I find Policy No. 2 downright agreeable, and then stumble on the peculiar implication that although Elmwood and Fourth Street are acknowledged as attractive examples along a continuum of city “centers,” the suggestion that they “should increase appropriately in density” rather begs the characteristics that made them attractive in the first place: their comparatively low height and humane scale. The Fourth Street development is no taller than Elmwood! With no definition of “appropriate” density, the implication is that Ecocity is happy to see the developmental intensity and height of all of the “centers” rise together on the glorious tide of environmentally friendly density. Meanwhile, congestion will tie Berkeley in knots.  

The goal of augmenting affordable housing articulated in Policy No. 3 is already well targeted by the Planning Commission’s draft of the General Plan, and already supported by the state Density Bonus Law and the city’s Inclusionary Ordinance — poorly managed by the city as the laws may be. What heights are Mr. Register’s taller buildings? Turns out they are at least 10 to 11 stories (his letter of Dec. 3). Policy No. 4, urging transfer development rights (TDRs), would push those heights even further. The draft General Plan’s public process has rejected this vision of downtown height. Mr. Register has already has his Ecological Demonstration Project (EDP): the Gaia Building — a project that is 33 percent short of the inclusionary units it owes the city (providing 12 instead of 18 inclusionary units) and a design that uses ecologically insensitive electrical heating, thereby generating three times the greenhouse gases that gas-heating would have. Thank you for the demonstration. It will prove costly to the tenants as well as our environment.

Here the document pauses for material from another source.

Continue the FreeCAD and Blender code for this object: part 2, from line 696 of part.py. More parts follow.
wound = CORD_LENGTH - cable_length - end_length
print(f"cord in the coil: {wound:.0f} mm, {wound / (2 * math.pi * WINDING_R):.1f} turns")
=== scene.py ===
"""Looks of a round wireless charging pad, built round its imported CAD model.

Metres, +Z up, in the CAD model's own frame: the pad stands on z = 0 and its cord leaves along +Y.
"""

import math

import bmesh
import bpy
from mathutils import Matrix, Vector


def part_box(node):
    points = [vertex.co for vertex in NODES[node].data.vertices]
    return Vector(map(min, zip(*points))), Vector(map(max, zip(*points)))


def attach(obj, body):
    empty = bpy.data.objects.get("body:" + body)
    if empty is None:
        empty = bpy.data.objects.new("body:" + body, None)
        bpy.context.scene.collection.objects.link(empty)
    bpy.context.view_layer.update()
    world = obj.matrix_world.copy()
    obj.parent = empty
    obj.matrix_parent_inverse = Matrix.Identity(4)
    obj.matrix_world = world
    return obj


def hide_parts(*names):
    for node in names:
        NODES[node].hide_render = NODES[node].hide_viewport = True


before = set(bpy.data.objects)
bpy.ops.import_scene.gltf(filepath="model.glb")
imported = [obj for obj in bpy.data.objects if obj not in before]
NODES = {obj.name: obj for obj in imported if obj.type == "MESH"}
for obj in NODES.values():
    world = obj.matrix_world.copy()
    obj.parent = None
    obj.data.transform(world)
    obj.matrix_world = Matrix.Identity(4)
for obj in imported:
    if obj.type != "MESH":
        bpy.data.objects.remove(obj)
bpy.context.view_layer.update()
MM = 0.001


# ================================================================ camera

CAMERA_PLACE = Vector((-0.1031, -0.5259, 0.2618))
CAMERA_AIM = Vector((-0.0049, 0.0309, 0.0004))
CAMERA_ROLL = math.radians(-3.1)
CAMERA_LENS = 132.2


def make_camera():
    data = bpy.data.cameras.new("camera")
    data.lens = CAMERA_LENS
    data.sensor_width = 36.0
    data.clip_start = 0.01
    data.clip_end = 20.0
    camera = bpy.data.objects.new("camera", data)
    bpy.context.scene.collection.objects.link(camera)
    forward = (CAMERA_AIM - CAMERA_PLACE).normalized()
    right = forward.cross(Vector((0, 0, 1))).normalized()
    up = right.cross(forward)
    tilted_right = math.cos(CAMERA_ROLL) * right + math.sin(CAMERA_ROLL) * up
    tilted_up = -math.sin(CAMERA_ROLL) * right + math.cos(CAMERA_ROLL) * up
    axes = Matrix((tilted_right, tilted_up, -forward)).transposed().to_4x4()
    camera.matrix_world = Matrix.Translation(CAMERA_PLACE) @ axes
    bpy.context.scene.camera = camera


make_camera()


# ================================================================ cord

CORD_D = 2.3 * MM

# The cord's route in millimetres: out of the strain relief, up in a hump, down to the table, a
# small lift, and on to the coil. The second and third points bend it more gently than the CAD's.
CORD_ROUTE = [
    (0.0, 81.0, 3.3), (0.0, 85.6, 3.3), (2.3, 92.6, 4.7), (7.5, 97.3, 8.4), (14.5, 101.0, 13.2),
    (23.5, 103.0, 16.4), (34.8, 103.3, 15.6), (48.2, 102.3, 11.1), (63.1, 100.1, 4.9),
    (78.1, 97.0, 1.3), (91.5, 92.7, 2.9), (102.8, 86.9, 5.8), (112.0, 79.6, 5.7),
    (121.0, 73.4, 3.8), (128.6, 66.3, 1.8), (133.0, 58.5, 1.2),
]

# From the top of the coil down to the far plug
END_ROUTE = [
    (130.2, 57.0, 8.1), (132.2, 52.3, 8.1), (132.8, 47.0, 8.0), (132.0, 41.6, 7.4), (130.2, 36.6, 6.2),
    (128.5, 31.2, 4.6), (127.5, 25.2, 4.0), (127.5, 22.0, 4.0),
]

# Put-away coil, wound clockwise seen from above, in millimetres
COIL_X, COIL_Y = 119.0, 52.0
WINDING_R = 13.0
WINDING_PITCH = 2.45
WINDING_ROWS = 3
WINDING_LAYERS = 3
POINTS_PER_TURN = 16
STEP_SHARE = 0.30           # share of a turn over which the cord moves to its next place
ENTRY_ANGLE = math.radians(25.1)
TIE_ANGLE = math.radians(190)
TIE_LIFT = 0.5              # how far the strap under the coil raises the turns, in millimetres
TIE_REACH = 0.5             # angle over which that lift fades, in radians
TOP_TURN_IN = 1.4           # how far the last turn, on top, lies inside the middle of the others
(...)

Ecocity Builders need no special consideration for other such buildings. 

Ecocity Policy No. 4 packages the concept of TDRs in the heartwarming colors of “Funding Environmental Restoration.” Developers can buy a bit of land, then promise not to build on it in return for the privilege of adding highly profitable floors to downtown projects. Frankly, it recalls the medieval purchase of papal indulgences, buying a little advance forgiveness of sins. As ever, the devil dances in the details. One can, with trepidation, imagine who will compose the “multi-disciplinary group of experts” created to draft the rules! TDRs are a very complex mechanism, the efficacy of which has yet to be truly demonstrated — they look more like a developers’ plaything. 

At 9,823.3 persons per square mile, Berkeley is already the most densely populated city in the county and (for its size or larger) the third densest in Northern California. It is 37 percent more dense than Oakland! Under the General Plan, Berkeley expects to build 3,000 more housing units over the next 20 years, providing denser housing than any other place in California except San Francisco. The public already declined Mr. Register’s formulation of ecological balance and vastly increased density, and will not be pleased if the public stewards accept an end-run.